Allison’s Kid’s Field Note

After talking to a few exchange student friends of mine, I met and interviewed young Pierro Genskowsky Lo Presti about his life and what’s it’s like to be a kid in Chile. Pierro is the host brother of my friend Kendra. Kendra is studying abroad in Chile like me!


What is your house like?

I met up with my friend Kendra to walk over to Pierro’s house. We live only about four minutes away so we decided to walk the hilly path to her apartment complex. Pierro lives on the third floor of the complex with his mother, two brothers and host sister.


Like most Chilean houses, his was bigger on the inside than it looked on the outside. The dining room was closest to the door and connected to the lounge and kitchen with only arches to indicate they were separate rooms. The dining room connects to a hallway that leads to all of the bedrooms.


Kendra and I walked down the hall to Pierro’s door on the right and knocked. He answered and then almost immediately shut the door. I was a little confused until he re-opened the door with two small candies in both hands for both Kendra and I, to welcome a guest into his house (he turned out to be a very polite seven year old)! We went to Kendra’s room to interview him, his room was filled with toys and candy wrappers and both of his brothers were on the computer in the living room. Besides that, Kendra’s room has the prettiest view of the sunset and we arrived just in time to watch it. He worked on the wrapper of his lollipop and stared off into the sunset as I began to ask him questions.


What do you eat for breakfast, lunch and dinner?

In my experience Chileans don’t normally eat breakfast, they prefer a big late lunch and dinner with snacks in between, but Pierro told me he likes pancito (essentially bread or toast, but here it refers to small flat round rolls) or cereal and even some chocolate milk in the morning.


I got the feeling that he was very fond of sweets. He had a small juice stain on his angry birds t-shirt and was very preoccupied with unwrapping and enjoying his lollipop. As for lunch and dinner, whatever, anything, Qualquier cosa! The only thing he does not enjoy is a dish called charquican, which has meat, potatoes and vegetables.


What chores do you have?

As a seven year old, Pierro doesn’t have too many chores, but he does have to do homework and make his bed, but only because his mom tells him to!


What jobs do your parents have?

Pierro’s household only has one parent, his mother, and she generally takes care of the house. Pierro said, “she cooks our food and cleans the house.”


When does school start and stop?

At this point of time it may have been a translation error on my part, but he described the time he went to school in terms of weather rather than numbers, “In the morning I walk to school, when it’s cold and cloudy, but sometimes during the bright sunrise.” When I asked what time he got back, he shrugged, “Sometimes almost at lunch, and sometimes later at night.” Chilean school schedules vary greatly, and sometimes they get to have half days off in the middle of the week for no apparent reason.

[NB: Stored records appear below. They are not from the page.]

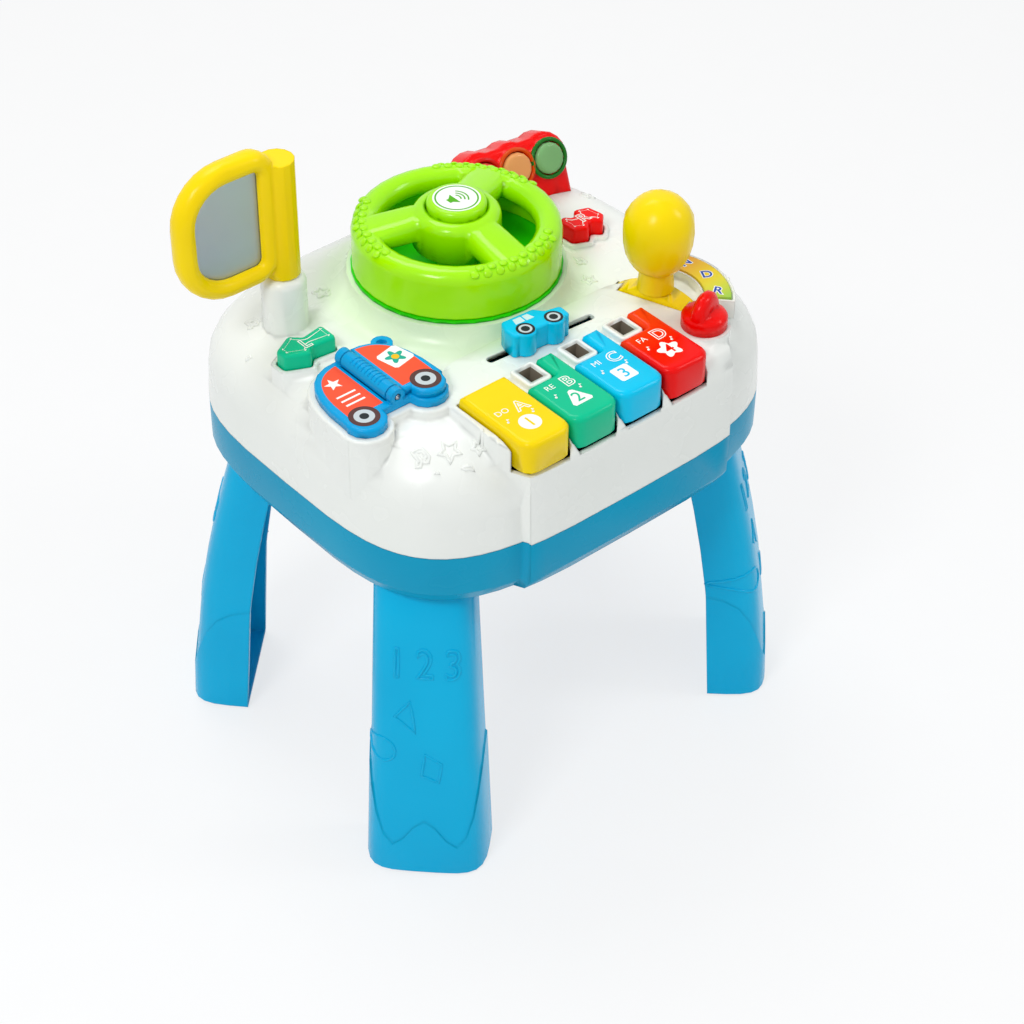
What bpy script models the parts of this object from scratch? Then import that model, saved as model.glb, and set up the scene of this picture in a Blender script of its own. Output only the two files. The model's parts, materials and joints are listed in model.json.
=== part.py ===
# Musical activity table: a rounded white deck on a blue tray with four splayed legs.
# On the deck stand a steering wheel with a horn, a turning mirror, a traffic light, a flip
# book, a sliding car, four piano keys, two signal buttons, a gear lever and a turn knob.
# Metres, +Z up. X runs along the keyboard, -Y faces the child, Z = 0 is the floor.
# Names that end in SHARE or SHARES are parts of a nearby size: places and outline points.
import math

import bpy
import bmesh
from mathutils import Matrix, Vector

for scene_object in list(bpy.data.objects):
    bpy.data.objects.remove(scene_object, do_unlink=True)

# Fits and walls that all pieces share
GAP = 0.0003
CLEARANCE = 0.0006
OVERRUN = 0.004
WALL = 0.0024
WELD = 0.00001
DIGITS = 7
ROUND_STEPS = 36
SMALL_STEPS = 14

# Body: the tray and the deck shell
BODY_WIDTH = 0.232
BODY_DEPTH = 0.202
BODY_POWER = 3.8
BODY_STEPS = 60
UNDERSIDE_HEIGHT = 0.156
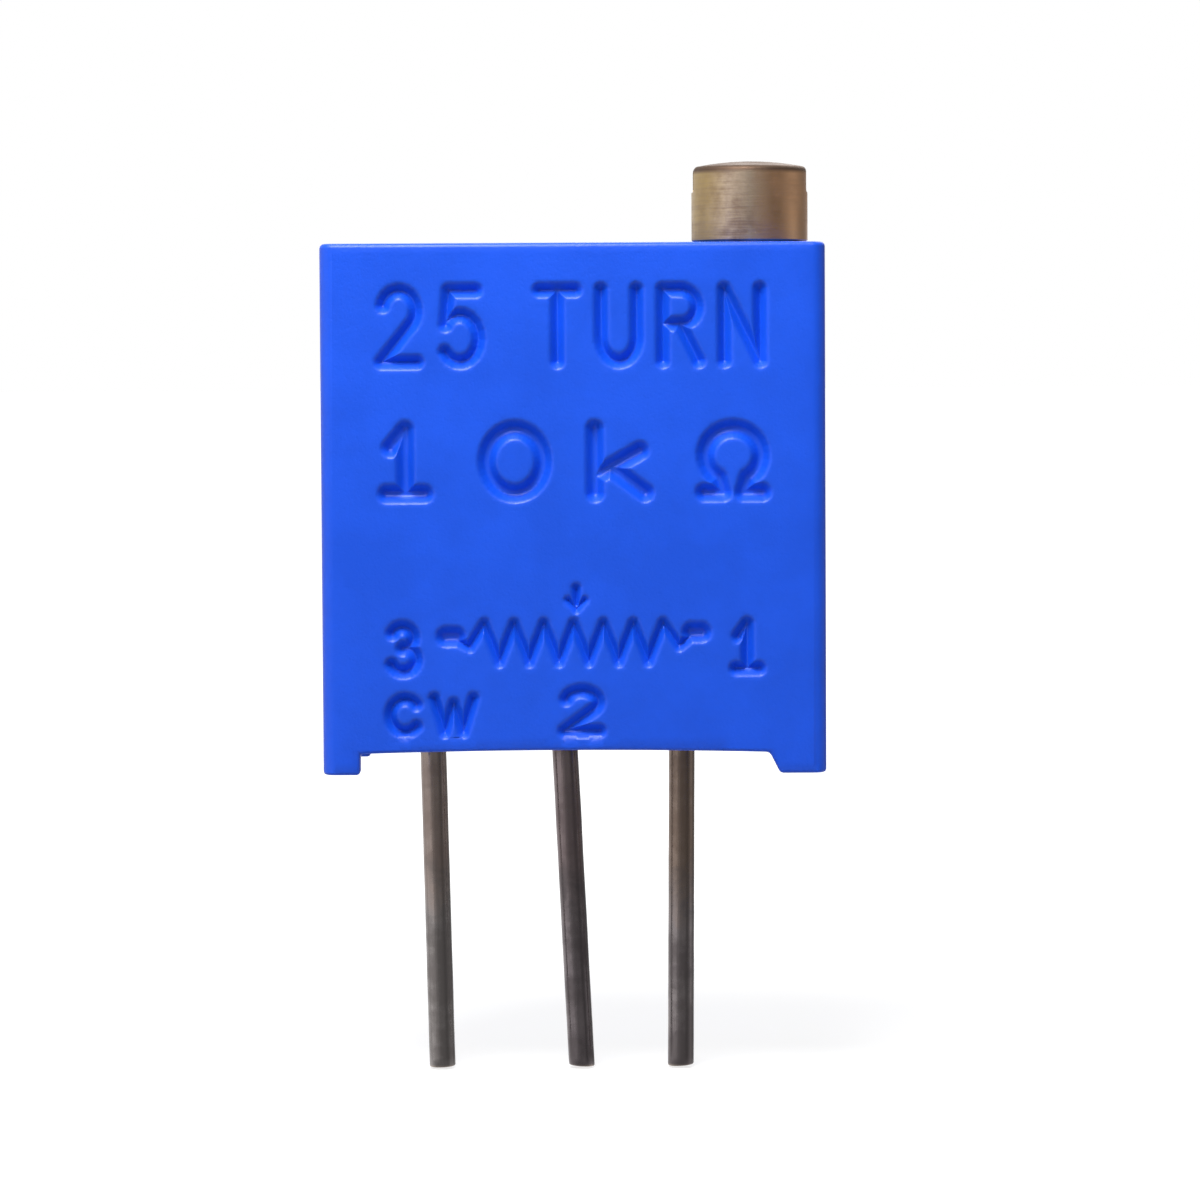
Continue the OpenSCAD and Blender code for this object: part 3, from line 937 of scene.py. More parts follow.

What is your favorite food?

When I asked him this, he paused, his deep brown eyes serious, deep in thought. He took all of my questions very seriously and each and every answer only came after a good pause and some thoughtful licking of his lollipop. His eyes brightened and a small smile spread on his face, “I love el guiso (chop suey), it has broccoli and mushrooms, everything I could ever want!” he explained to us both eagerly.


What language do you speak at school?

“I only speak Spanish, though sometimes a little English like,” he opened his mouth wide and nearly yelled “HELLO!” I get this a lot on the street actually. Most kids here can say hello or okay in English, just like nearly all American students can say HOLA!


What is your favorite subject, what subjects to you study?

“I have to take science and math and English, but I like gym best!”


What is your homework like?

“My homework is difficult, I only sometimes get a lot, but the only reason I do it is because my mom makes me.”


What kind of music do you listen to?

“I listen to just a little music, and I like rock!”


What do you want to do when you grow up?

“I just want to sit around and play videogames! I really like angry birds, and I have a bunch of Mario games. Super Mario, Mario Cart and Mario Galaxy on my cousin’s Wii, but I don’t like the nun-chuck control, you can’t get him [Mario] to go anywhere with it. And I would also like to have a Mario game where he can fly!”


If you could go anywhere in the world, where would it be and why?

“Mexico!” This was one of the quickest times he answered so I asked, why Mexico? “I like their flag, the image is really cool, plus is has all the colors of Italy.” Kendra and I both laughed a little, and Kendra asked a little teasingly, “So, would you like to go to Italy, too? Since you like their colors?” He shook his mop of curly brown hair, “No, not Italy, just Mexico.”


What do you know of the US. Do you have any questions?

“I don’t know anything about the U.S. I’m not uninterested, I just haven’t learned anything about it in class yet.” I thought his answer was actually quite self-aware, he was practical and comfortable enough not to make up an answer just to please me, and thought it was completely sensible that he didn’t know anything since he had not yet taken any world or American history classes. Since this was the last question, I thanked him and he nodded his head solemnly. I was about to pack up and go when he insisted on writing both of his last names, most likely because I was having so much trouble pronouncing them!